Blessed man who not-follows in [the] wishes of [the] wicked, and in [the] way of sinners not-stands, and upon the seat of [the] pestilent not-sits.  But, either in the law of [the] Lord [is] the will[1] his, or in the law His, he meditates day and night.  And he is[2] as the tree, having been planted near the streams of the waters, who will give the fruit his in time his.  And the leaf his not-drops.  And all whatever if he should do, it follows the good path.

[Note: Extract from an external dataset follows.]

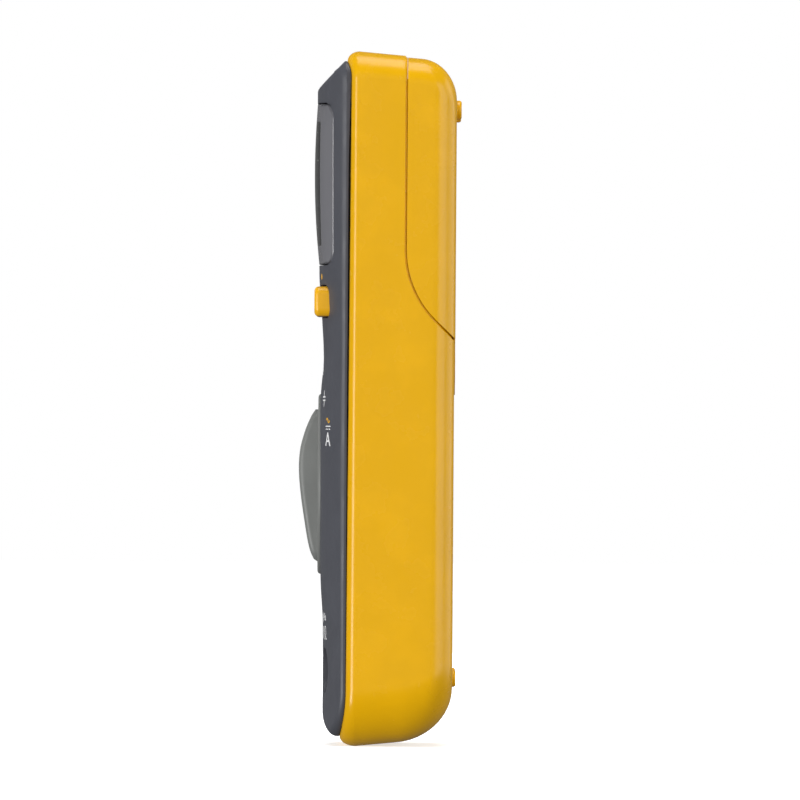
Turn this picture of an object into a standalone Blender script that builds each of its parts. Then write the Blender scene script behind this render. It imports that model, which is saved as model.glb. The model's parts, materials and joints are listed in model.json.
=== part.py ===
"""Pocket digital multimeter, built piece by piece.

The meter stands upright: +Z runs up to the display end, the front faces -Y and the user's right is +X.
Every length below is in millimetres. A point is written (x, d, z), where d is the depth behind the line
on which the front case meets the rear case; to_metres() turns it into Blender's metres.
"""
import math

import bmesh
import bpy
from mathutils import Matrix, Vector

MM = 0.001
FLAT = 1e-7                # metres by which a face may be out of flat before it is split

# ---- Whole meter -----------------------------------------------------------------------------------
LENGTH = 142.0
WIDTH = 69.0
CASE_BACK = 21.75          # parting line to the flat back
GRIP_CREST = 10.0          # parting line to the top of the selector's grip
FOOT_TIP = 22.95           # parting line to the tips of the upper feet
Y_SHIFT = (GRIP_CREST - FOOT_TIP) / 2.0   # centres the meter's depth on y = 0
GAP = 0.3                  # clearance between touching pieces

# ---- Rear case -------------------------------------------------------------------------------------
EDGE_INSET = 2.0           # how far the rounded front edge turns in
EDGE_DEPTH = 2.0           # depth at which the case is largest
TOP_DRAFT = math.radians(5.0)
BOTTOM_DRAFT = math.radians(5.5)
SIDE_DRAFT = math.radians(1.5)
CORNER_LOW = 11.5
CORNER_HIGH = 5.5
LOW_ROUND = (11.0, 10.0)   # depth and reach of the round between bottom and back
HIGH_ROUND = (7.0, 8.0)
SIDE_ROUND = (5.0, 5.0)
LIP_LOW = 1.2              # how far the parting line comes forward at the bottom end
LIP_HIGH = 0.45
WALL = 2.0
CAVITY_INSET = 2.9
CORNER_STEPS = 7

# ---- Battery door ----------------------------------------------------------------------------------
SEAM_D = 11.9              # depth of the straight seam on the sides
SEAM_BEND_Z = 101.5
SEAM_RADIUS = 20.0
SEAM_TURN = math.radians(46.0)
SEAM_GAP = 0.4
DOOR_BACK = CASE_BACK + 0.2
DOOR_TOP_DROP = 0.3
TONGUE_HALF = 17.0
TONGUE_LOW = 71.9
TONGUE_FLOOR = 20.35       # depth of the tongue's inner face
FASTENER_Z = 77.5

# ---- Feet ------------------------------------------------------------------------------------------
FOOT_X = 22.0
FOOT_HIGH_Z = 130.2
FOOT_LOW_Z = 13.9
FOOT_BASE_R = 1.95
FOOT_TIP_R = 1.5
FOOT_LOW_TIP = CASE_BACK + 0.7

# ---- Front case ------------------------------------------------------------------------------------
FRONT_HALF = WIDTH / 2.0 - EDGE_INSET
FRONT_LOW = EDGE_INSET
FRONT_HIGH = LENGTH - EDGE_INSET
FRONT_WALL = 1.8
SIDE_RISE = 1.0            # height of the crown at the long edges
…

Not so, the wicked, not so:[3] but [are] like the chaff, which drives out, [by] the wind from the face of the earth.[4]  Through this, not-arise,[5] [the] wicked in [the] judgment, nor sinners in [the] wishes of [the] righteous.  Because He knows, [the] Lord [the] way of [the] righteous, and [the] way of [the] wicked perishes.

Psalm 1 LXX

μακάριος[6] ἀνήρ[7] ὃς[8] οὐκ[9] ἐπορεύθη[10] ἐν βουλῇ[11] ἀσεβῶν[12] καὶ ἐν ὁδῷ[13] ἁμαρτωλῶν[14] οὐκ ἔστη[15] καὶ ἐπὶ καθέδραν[16] λοιμῶν[17] οὐκ ἐκάθισεν.[18]  ἀλλ'[19][20] ἐν τῷ νόμῳ[21] κυρίου[22] τὸ θέλημα[23] αὐτοῦ[24] καὶ ἐν τῷ νόμῳ αὐτοῦ μελετήσει[25] ἡμέρας[26] καὶ νυκτός.[27]  καὶ ἔσται[28] ὡς[29] τὸ ξύλον[30] τὸ πεφυτευμένον[31] παρὰ[32] τὰς διεξόδους[33] τῶν ὑδάτων[34] ὃ τὸν καρπὸν[35] αὐτοῦ δώσει[36] ἐν καιρῷ[37] αὐτοῦ καὶ τὸ φύλλον[38] αὐτοῦ οὐκ ἀπορρυήσεται[39] καὶ πάντα[40] ὅσα[41] ἂν[42] ποιῇ[43] κατευοδωθήσεται.[44]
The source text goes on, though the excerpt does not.